The request: Lines after the one containing "import Sketcher" are to be omitted; print exactly each line from the start of the records up to and including it.
[start]
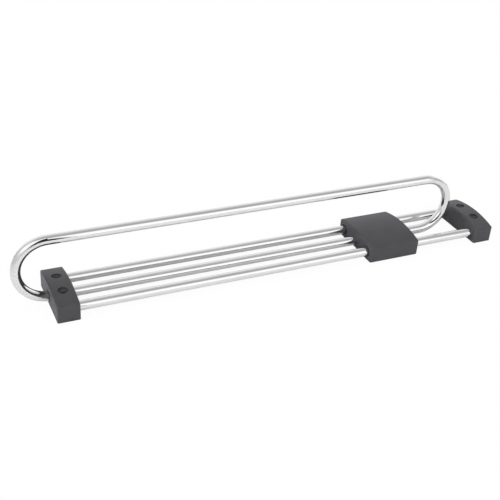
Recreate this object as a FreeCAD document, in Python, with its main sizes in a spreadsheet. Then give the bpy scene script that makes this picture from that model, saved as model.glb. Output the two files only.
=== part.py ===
import FreeCAD, Part
import math
import os

import Sketcher

# Pull-out closet valet rod.  Two moulded end blocks are screwed under a wardrobe shelf and hold
# two parallel guide rods.  A slider runs on the guide rods and carries a rod that is bent to a
# long loop; the loop's lower run also slides through the front block.  Pulled out at the front,
# the loop holds clothes hangers in front of the wardrobe.
#
# Frame, in millimetres: the mounting faces lie in the plane z = 0 and +Z points away from the
# shelf.  X runs along the rods, -X is the front, where the loop pulls out.  The origin is the
# centre of the four mounting holes.  The loop is in its stored, pushed-in position.

SIZES = {
    # end blocks
    "frame_length": 400.0,       # outer face to outer face of the two end blocks
    "block_length": 18.0,        # along the rods
    "side_wall": 4.0,            # from a guide rod out to the block's side
    "floor_thickness": 3.5,      # from the mounting plane up to the rods
    "roof_thickness": 2.6,       # from the rods up to where the crown starts
    "crown_rise": 4.0,           # height of the arched top
    "edge_radius": 1.2,          # rounding of the moulded edges
    "relief_depth": 1.0,         # shallow recesses in the mounting face
    "relief_rim": 2.2,           # rim that is left round them
    "relief_corner": 1.0,
    # mounting screws
    "screw_spacing": 21.0,       # between the two screws of a block
    "screw_hole_diameter": 4.5,
    "screw_head_diameter": 8.0,
    "screw_head_sink": 2.2,      # countersink's rim below the crown's crest
    "screw_pad_radius": 4.0,     # solid pad round each hole in the mounting face
    # rods
    "rod_diameter": 8.0,
    "rod_gap": 12.0,             # clear width between the loop's lower run and a guide rod
    "rod_chamfer": 0.6,
    "socket_end_wall": 5.0,      # block left behind a guide rod's end
    # slotted pins that lock the guide rods in their sockets
    "pin_from_rod_end": 6.5,
    "pin_diameter": 3.0,
    "pin_wall": 0.6,
    "pin_slot": 0.7,
    "pin_sink": 0.4,             # pin's lower end above the floor of the relief
    # hanging loop
    "bend_radius": 25.0,         # to the rod's axis
    "bend_setback": 1.3,         # front bend starts this far inside the front block's face
    "rear_gap": 14.5,            # rear bend to rear block, pushed in
    "tail_straight": 18.0,       # slider to the start of the rear bend
    "loop_joint_gap": 1.0,       # between the rod's two ends, inside the slider
    # slider
    "slider_length": 48.0,
    "shelf_clearance": 0.5,      # slider's underside above the mounting plane
    "shell_wall": 2.2,
    "rib_thickness": 2.0,
    "core_headroom": 1.0,        # cored cells reach this far above the rods
    "core_corner": 0.8,
    "seat_shoulder": 1.5,        # behind each bush
    # clamp strap and its screws
    "strap_bite": 1.0,           # strap's cradle reaches this far up the rod
    "strap_side_wall": 1.2,      # between the strap's channel and its neighbours
    "strap_inset": 0.8,          # strap's end behind the slider's end face
    "channel_wall": 1.6,         # beside the rod's channel
    "peg_diameter": 3.5,
    "peg_reach": 3.2,            # up into the rod
    "peg_offset": 8.0,           # from the slider's middle
    "clamp_screw_offset": 16.0,  # from the slider's middle
    "clamp_screw_diameter": 2.9,
    "clamp_head_diameter": 5.6,
    "clamp_screw_length": 11.0,
    "clamp_point_length": 2.0,
    "clamp_point_diameter": 0.6,
    "clamp_boss_wall": 2.0,
    "drive_width": 0.9,          # arms of the cross recess
    "drive_span": 3.0,
    "drive_depth": 1.1,
    # bushes
    "bush_wall": 1.0,
    "bush_length": 12.0,
    "bush_inset": 0.3,           # behind the face that it is pressed into
    "bush_chamfer": 0.3,
    "flange_width": 1.2,
    "flange_thickness": 1.0,
    # fits, each on the radius or on one side
    "running_clearance": 0.08,   # sliding rod in a bush
    "seat_clearance": 0.05,      # fixed piece in its seat
    "free_clearance": 0.5,       # sliding rod in a moulding that doesn't guide it
}

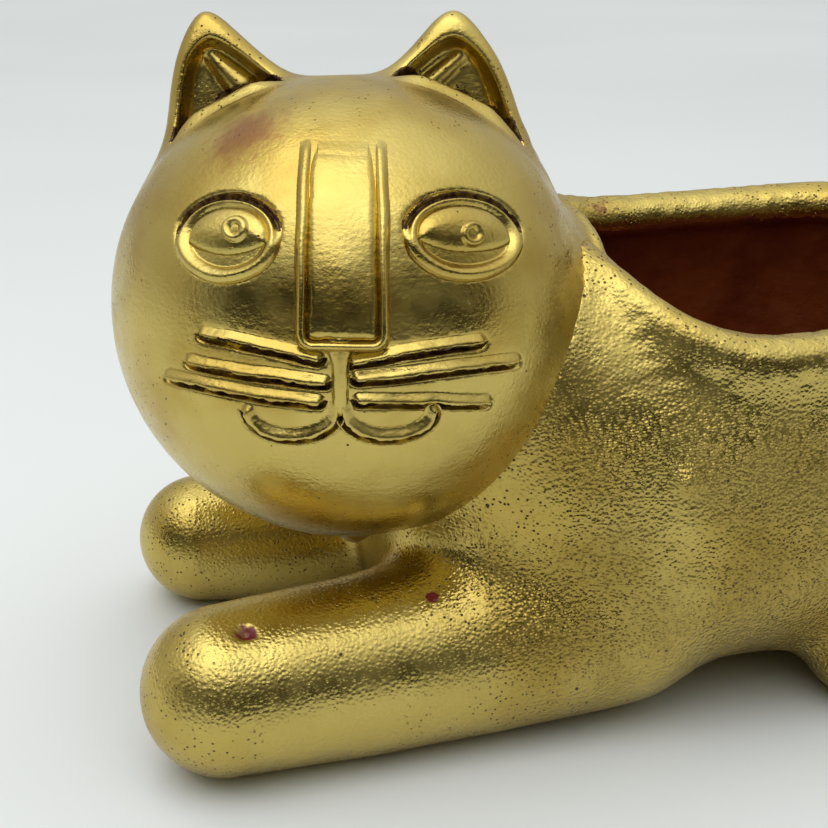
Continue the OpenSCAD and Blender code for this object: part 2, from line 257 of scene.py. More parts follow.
def pot_side(points, share, inset):
    """Level distance to the pot's wall, moved in by inset, at a share of the way up to the rim."""
    reach = np.where(share < POT_WIDEST_T, POT_BASE_REACH, POT_SHOULDER_REACH)
    half = POT_HALF_W * np.sqrt(np.maximum(1 - ((share - POT_WIDEST_T) / reach) ** 2, 0.02)) - inset
    front = CHEST_X + (RIM_FRONT_X - CHEST_X) * ((share - CHEST_T) / (1 - CHEST_T)) ** 2
    back = RUMP_X - (RUMP_X - RIM_BACK_X) * ((share - RUMP_T) / (1 - RUMP_T)) ** 2
    x = points[:, 0] - POT_MID
    reach_x = np.where(x < 0, POT_MID - front, back - POT_MID) - inset
    u, v = np.abs(x) / reach_x, np.abs(points[:, 1]) / half
    q = np.maximum(u ** SQUARENESS + v ** SQUARENESS, 1e-4)
    # How fast q rises along the line of steepest climb turns the outline's ratio into a distance.
    slope = np.hypot(u ** (SQUARENESS - 1) / reach_x, v ** (SQUARENESS - 1) / half)
    level = q ** (1 / SQUARENESS)
    return (level - 1) * level ** (SQUARENESS - 1) / np.maximum(slope, 1e-5)


def pot_share(points):
    """Each point's share of the way from the ground up to the rim."""
    return np.clip(points[:, 2] / rim_height(points), 0, 1.15)


def pot_outside(points):
    """The pot's outer form, rounded at its foot and open-ended upwards."""
    side = pot_side(points, pot_share(points), 0) * WALL_LEAN
    return smooth_max(side, -points[:, 2], 4)


def pot_hollow(points):
    """The pot's inside, rounded where the wall meets the floor."""
    inside = pot_side(points, pot_share(points), WALL) * WALL_LEAN
    return smooth_max(inside, FLOOR_T - points[:, 2], 8)


def rim_line(points):
    """Distance to the middle of the wall's top edge."""
    level = pot_side(points, np.ones(len(points)), WALL / 2)
    return np.hypot(level, points[:, 2] - rim_height(points))


def rim_roll(points):
    """The rolled coil along the wall's top edge."""
    return rim_line(points) - RIM_R


def body_skin(points):
    """The body's outside: the pot, with the neck flowing down into its shoulders."""
    along, _ = along_neck(points)
    neck = smooth_max(neck_side(points), along - NECK_REACH - NECK_LAP, 6)
    neck = smooth_max(neck, NECK_REACH - 8 - along, 1)
    below_rim = points[:, 2] - rim_height(points)
    pot = smooth_max(pot_outside(points), below_rim, 1.5)
    neck = smooth_max(neck, below_rim - 1, 3)
    return smooth_min(pot, neck, SHOULDER_FILLET)


def body_field(points):
    """The pot's wall and floor, cut away where the head and its neck stub stand."""
    shell = smooth_max(body_skin(points), -pot_hollow(points), 1)
    shell = smooth_max(shell, HEAD_R - 0.4 - np.linalg.norm(points - HEAD, axis=1), 0.5)
    along, _ = along_neck(points)
    in_head = np.maximum(neck_side(points), along - NECK_REACH)
    return np.maximum(shell, -(in_head + 0.4))


# ---------- legs and tail ----------

def on_side(handles, side):
    """Moves handles to the near side of the body, -1, or leaves them on the far side, 1."""
    return [(x, side * y, z) for x, y, z in handles]


def foreleg_form(points, side):
    """The near foreleg is on side -1. The far one is a little slimmer, and drawn back."""
    r = LEG_R if side < 0 else LEG_R - FAR_LEG_SLIMMER
    rest_z = r - LEG_SUNK
    paw_x = NEAR_PAW_X + r + (0 if side < 0 else FAR_PAW_BACK)
    handles = [
        (paw_x, PAW_SPREAD, rest_z), (HEAD[0] - 12, PAW_SPREAD - 2, rest_z),
        (HEAD[0] + 22, PAW_SPREAD - 4, rest_z), (HEAD[0] + 54, PAW_SPREAD - 4, rest_z + 5),
    ]
    return tube(points, on_side(handles, side), r, r + LEG_THICKER)


def haunch_form(points, side):
    """The thigh, from the rump's corner down to the knee."""
    return tube(points, on_side(HAUNCH, side), *HAUNCH_R)


def hind_paw_form(points, side):
    """The hind paw, lying along the ground from heel to toe."""
    return tube(points, on_side(HIND_PAW, side), *HIND_PAW_R)


def tail_form(points):
    """The tail drops from the rump and curls round to the near side."""
    return tube(points, TAIL, *TAIL_R)


# ---------- turning fields into meshes ----------

def slopes(field, points, e=0.02):
    """A field's value and how fast it climbs along each axis, from four samples round each point."""
    total, climb = 0, 0
    for corner in ((1, -1, -1), (-1, -1, 1), (-1, 1, -1), (1, 1, 1)):
        value = field(points + e * np.array(corner))
        total = total + value
        climb = climb + value[:, None] * np.array(corner)
    climb = climb / (4 * e)
    return total / 4, climb


def sample(field, low, high, step, slack):
    """The field on a lattice, worked out in full only in the blocks that the surface may cross."""
    block = 4
    counts = np.ceil((high - low) / step / block).astype(int) + 1
    centres = np.stack(np.meshgrid(*[np.arange(n) for n in counts], indexing="ij"), -1).reshape(-1, 3)
    rough = field(low + (centres * block + (block - 1) / 2) * step)
    values = rough.reshape(counts)
    for axis in range(3):
        values = np.repeat(values, block, axis)
    near = centres[np.abs(rough) < slack * block * step]
    offsets = np.stack(np.meshgrid(*[np.arange(block)] * 3, indexing="ij"), -1).reshape(1, -1, 3)
    for part in np.array_split(near, len(near) // 4000 + 1):
        cells = (part[:, None, :] * block + offsets).reshape(-1, 3)
        values[tuple(cells.T)] = field(low + cells * step)
    return values


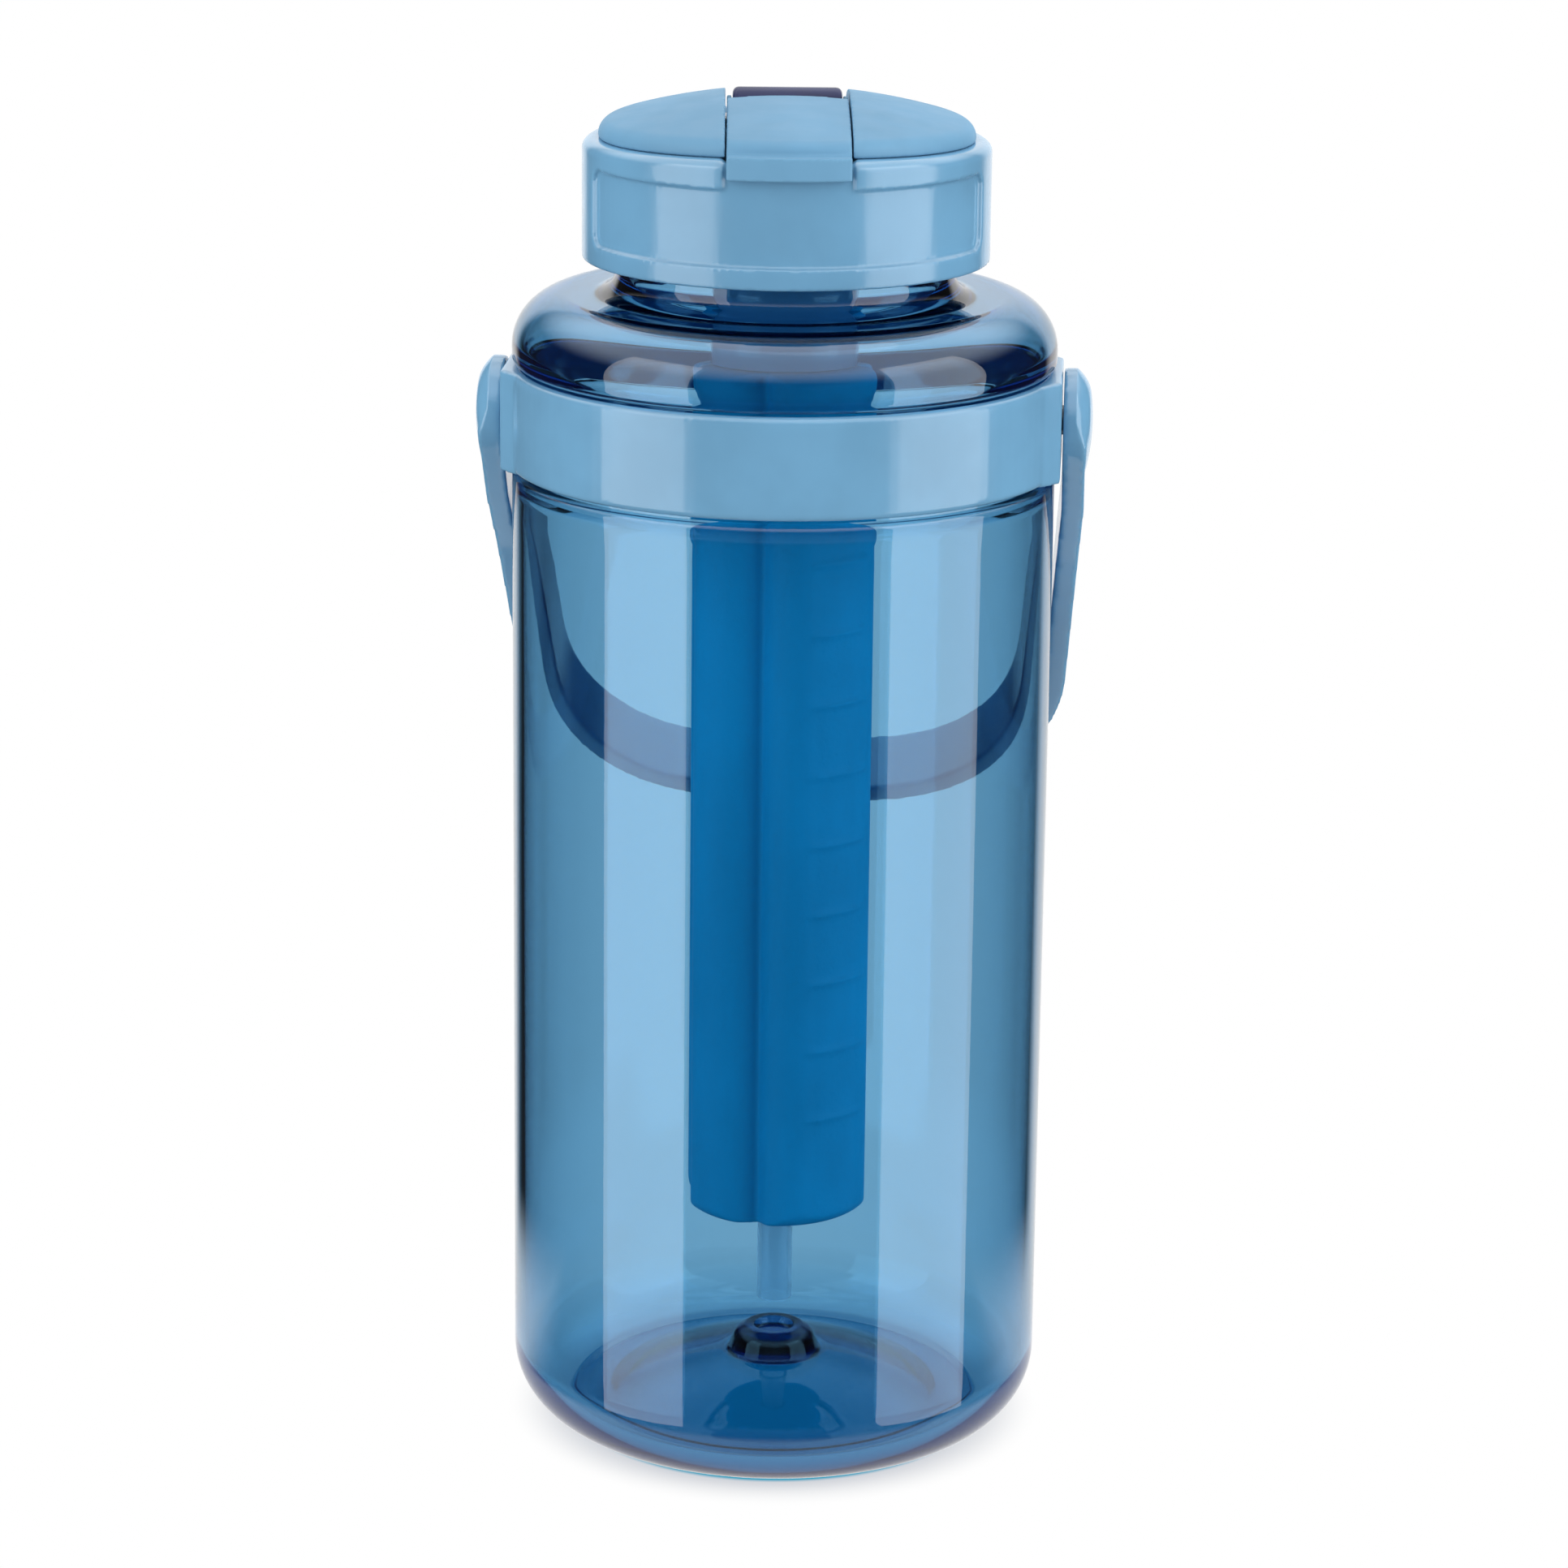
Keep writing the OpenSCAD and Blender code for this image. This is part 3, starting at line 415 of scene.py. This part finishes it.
def steel(name):
    """Steel wire with fine turning marks across its length."""
    t = Tree(bpy.data.materials.new(name))
    stain = t.ramp(noise(t, object_place(t), scale=500), *CLOUD)
    turned = noise(t, object_place(t, (1, 0.02, 0.02)), scale=9000)
    surface = t.node(
        "BsdfPrincipled",
        {
            "Base Color": t.mix(stain, *STEEL),
            "Metallic": 1.0,
            "Roughness": 0.28,
            "Normal": bump(t, turned, distance=0.01 * MM, strength=0.6),
        },
    )
    return t.finish(surface)


def frozen_gel(name):
    t = Tree(bpy.data.materials.new(name))
    frost = cells(t, object_place(t), scale=320)
    surface = t.node(
        "BsdfPrincipled",
        {
            "Base Color": t.mix(t.ramp(frost, *FROST), *GEL),
            "Roughness": t.ramp(frost, *FROST, 0.2, 0.5),
            "IOR": 1.34,
            "Normal": bump(t, frost, distance=0.2 * MM, strength=0.5),
        },
    )
    return t.finish(surface)


def straw_plastic(name):
    """Clear tube with fine lines along it from drawing."""
    t = Tree(bpy.data.materials.new(name))
    drawn = noise(t, object_place(t, (1, 1, 0.05)), scale=900)
    surface = t.node(
        "BsdfPrincipled",
        {
            "Base Color": STRAW_TINT,
            "Roughness": 0.22,
            "IOR": 1.46,
            "Transmission Weight": 0.8,
            "Normal": bump(t, drawn, distance=0.01 * MM, strength=0.5),
        },
    )
    return t.finish(see_through(t, surface))


def dress(node, material):
    made = nodes[node]
    if not made.material_slots:
        made.data.materials.append(material)
    for slot in made.material_slots:
        slot.material = material


# ---------------------------------------------------------------- half sections
FILLET_STEPS = 5
SAME_POINT = 1e-4
ON_AXIS = 1e-6
SHARP = math.radians(35)


def arc(centre_r, centre_z, radius, start, end, steps):
    """Points of an arc in the half section, angles in degrees from +r towards +z."""
    points = []
    for i in range(steps + 1):
        a = math.radians(start + (end - start) * i / steps)
        points.append((centre_r + radius * math.cos(a), centre_z + radius * math.sin(a)))
    return points


def line(start, end, steps):
    way = (end[0] - start[0], end[1] - start[1])
    shares = [i / steps for i in range(steps + 1)]
    return [(start[0] + way[0] * share, start[1] + way[1] * share) for share in shares]


def cap_circle(foot_r, foot_z, height):
    """Centre height, radius and foot angle of the circle of a domed cap."""
    radius = (foot_r**2 + height**2) / (2 * height)
    return foot_z + height - radius, radius, math.degrees(math.acos(foot_r / radius))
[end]
Final result:
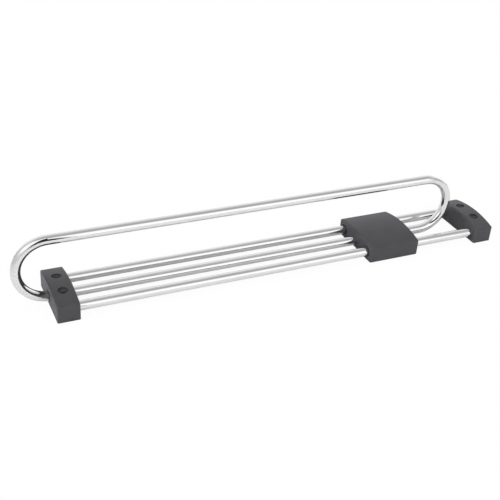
Recreate this object as a FreeCAD document, in Python, with its main sizes in a spreadsheet. Then give the bpy scene script that makes this picture from that model, saved as model.glb. Output the two files only.
=== part.py ===
import FreeCAD, Part
import math
import os

import Sketcher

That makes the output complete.